He makes you laugh, though you can never be quite sure why. He’s affable enough, of course, but it’s not so much that. He is both a kind of halfwit and a genius, flippant and profound, chaotic and yet possessed of a Zen-like calm. He’s easily distracted but tends to hound-dog every thought until he has it by the throat. His conversation is labyrinthine but he is capable of moments of blinding lucidity. The thing is, you can’t help but love him. He is Vincenzo Malinconico, an underemployed lawyer whose wife has sort of left him (“he’s the kind of man you marry not once but twice, and leave both times”), whose teenage children worry him to death, and whose profession mostly consists in appearing as if he has one. In this sequel to I Hadn’t Understood, a Neapolitan mafia boss has been kidnapped by a mild-mannered computer engineer who holds the camorrista responsible for the accidental death of his son. The engineer plans to conduct an impromptu trial on live television during which he will list the various crimes of the accused, sentencing him before a captivated national audience and executing him accordingly.
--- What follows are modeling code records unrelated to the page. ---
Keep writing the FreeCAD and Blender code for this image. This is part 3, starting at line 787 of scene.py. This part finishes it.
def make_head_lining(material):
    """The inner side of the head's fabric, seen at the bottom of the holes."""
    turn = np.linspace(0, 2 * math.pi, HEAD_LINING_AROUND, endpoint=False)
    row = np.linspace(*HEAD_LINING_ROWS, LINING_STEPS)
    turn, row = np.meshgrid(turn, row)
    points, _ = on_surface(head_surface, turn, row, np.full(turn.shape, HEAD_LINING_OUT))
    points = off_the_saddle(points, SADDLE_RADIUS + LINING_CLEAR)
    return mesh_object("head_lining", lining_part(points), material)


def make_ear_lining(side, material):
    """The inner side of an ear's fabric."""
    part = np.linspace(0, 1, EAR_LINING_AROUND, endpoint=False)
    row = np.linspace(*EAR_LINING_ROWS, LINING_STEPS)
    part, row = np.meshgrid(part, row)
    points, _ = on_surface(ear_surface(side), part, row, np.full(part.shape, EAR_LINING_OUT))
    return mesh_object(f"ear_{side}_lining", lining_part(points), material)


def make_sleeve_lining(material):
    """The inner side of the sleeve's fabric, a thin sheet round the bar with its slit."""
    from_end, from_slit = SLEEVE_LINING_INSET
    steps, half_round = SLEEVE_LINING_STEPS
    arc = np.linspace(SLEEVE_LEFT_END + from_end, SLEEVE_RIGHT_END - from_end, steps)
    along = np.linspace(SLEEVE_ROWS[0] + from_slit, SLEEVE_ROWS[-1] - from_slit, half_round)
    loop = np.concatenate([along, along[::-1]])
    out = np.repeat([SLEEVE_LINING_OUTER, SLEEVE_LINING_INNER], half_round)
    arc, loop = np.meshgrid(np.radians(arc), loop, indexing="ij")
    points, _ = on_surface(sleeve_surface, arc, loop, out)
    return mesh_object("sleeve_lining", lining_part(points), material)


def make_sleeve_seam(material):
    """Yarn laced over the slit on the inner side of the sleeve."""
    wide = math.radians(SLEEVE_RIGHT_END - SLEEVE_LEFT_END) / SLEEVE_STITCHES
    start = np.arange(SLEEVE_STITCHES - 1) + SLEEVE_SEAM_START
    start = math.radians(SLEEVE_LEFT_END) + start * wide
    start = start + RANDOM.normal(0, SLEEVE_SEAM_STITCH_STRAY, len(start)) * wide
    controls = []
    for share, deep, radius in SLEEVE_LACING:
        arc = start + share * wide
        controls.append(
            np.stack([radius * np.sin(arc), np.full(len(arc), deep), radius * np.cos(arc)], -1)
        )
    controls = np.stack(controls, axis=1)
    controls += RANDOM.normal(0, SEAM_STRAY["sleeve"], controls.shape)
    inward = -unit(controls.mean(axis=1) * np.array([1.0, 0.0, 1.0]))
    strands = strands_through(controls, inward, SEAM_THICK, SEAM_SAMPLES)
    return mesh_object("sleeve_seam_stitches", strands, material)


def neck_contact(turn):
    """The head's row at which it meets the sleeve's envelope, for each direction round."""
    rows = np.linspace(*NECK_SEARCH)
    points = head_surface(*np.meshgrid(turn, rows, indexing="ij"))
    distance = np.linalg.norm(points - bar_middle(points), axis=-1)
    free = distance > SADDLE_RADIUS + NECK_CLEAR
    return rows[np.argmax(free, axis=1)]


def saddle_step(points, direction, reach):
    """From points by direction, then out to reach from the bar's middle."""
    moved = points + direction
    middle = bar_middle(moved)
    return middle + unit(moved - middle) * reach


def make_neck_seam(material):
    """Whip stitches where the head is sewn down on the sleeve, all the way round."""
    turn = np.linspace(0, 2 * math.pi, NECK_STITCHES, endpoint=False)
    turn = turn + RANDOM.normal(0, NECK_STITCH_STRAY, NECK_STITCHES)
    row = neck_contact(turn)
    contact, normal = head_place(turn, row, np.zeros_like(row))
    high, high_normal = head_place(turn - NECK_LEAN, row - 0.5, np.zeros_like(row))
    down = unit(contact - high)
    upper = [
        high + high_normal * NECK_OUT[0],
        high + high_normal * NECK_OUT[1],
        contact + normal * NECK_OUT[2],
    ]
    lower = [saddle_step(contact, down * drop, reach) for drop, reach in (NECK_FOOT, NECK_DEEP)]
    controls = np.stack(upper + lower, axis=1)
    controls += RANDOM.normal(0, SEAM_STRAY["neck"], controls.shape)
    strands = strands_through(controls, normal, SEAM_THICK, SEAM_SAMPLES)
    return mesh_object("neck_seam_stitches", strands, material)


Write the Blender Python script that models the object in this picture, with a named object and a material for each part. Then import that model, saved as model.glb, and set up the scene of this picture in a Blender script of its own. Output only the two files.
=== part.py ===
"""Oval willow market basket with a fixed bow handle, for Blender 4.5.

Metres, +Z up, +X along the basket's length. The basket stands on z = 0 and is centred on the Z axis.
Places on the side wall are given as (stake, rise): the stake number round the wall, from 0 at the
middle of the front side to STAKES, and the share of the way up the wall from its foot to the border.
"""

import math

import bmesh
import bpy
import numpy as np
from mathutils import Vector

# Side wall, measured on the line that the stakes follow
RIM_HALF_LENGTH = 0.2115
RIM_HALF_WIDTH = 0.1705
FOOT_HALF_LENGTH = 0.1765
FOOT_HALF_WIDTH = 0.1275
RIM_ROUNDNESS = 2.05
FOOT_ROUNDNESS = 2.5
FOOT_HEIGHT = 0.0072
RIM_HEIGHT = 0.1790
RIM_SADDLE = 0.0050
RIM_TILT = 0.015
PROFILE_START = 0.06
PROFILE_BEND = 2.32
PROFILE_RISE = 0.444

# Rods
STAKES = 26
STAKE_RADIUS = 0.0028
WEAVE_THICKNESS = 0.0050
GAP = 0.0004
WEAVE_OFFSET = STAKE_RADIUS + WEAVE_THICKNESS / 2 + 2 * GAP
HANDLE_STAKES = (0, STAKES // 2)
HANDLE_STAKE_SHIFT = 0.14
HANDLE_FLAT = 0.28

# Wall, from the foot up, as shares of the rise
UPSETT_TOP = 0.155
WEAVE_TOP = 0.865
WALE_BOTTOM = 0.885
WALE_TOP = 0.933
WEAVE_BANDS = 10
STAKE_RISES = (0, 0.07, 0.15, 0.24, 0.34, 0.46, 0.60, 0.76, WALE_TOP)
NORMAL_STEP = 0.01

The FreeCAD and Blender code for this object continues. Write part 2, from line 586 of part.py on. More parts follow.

The standoff between law enforcement officers and the kidnapper becomes a tragi-comic reality show. The only hope of a happy ending rests with Vincenzo Malinconico, Neapolitan lawyer, poster-child for the proverbial mid-life crisis, and inveterate flâneur. He hardly has a reputation for decisiveness, but now is called upon to play a decisive role in resolving this drama in course with, hopefully, no loss of life, his own included.
Diego De Silva
Diego De Silva was born in Naples in 1964. He is the author of plays, screenplays and six novels. I Hadn’t Understood was a finalist for the Strega Prize, Italy’s most prestigious literary award, and winner of the Naples Prize for fiction. His books have been translated into eight languages. He currently lives in Salerno.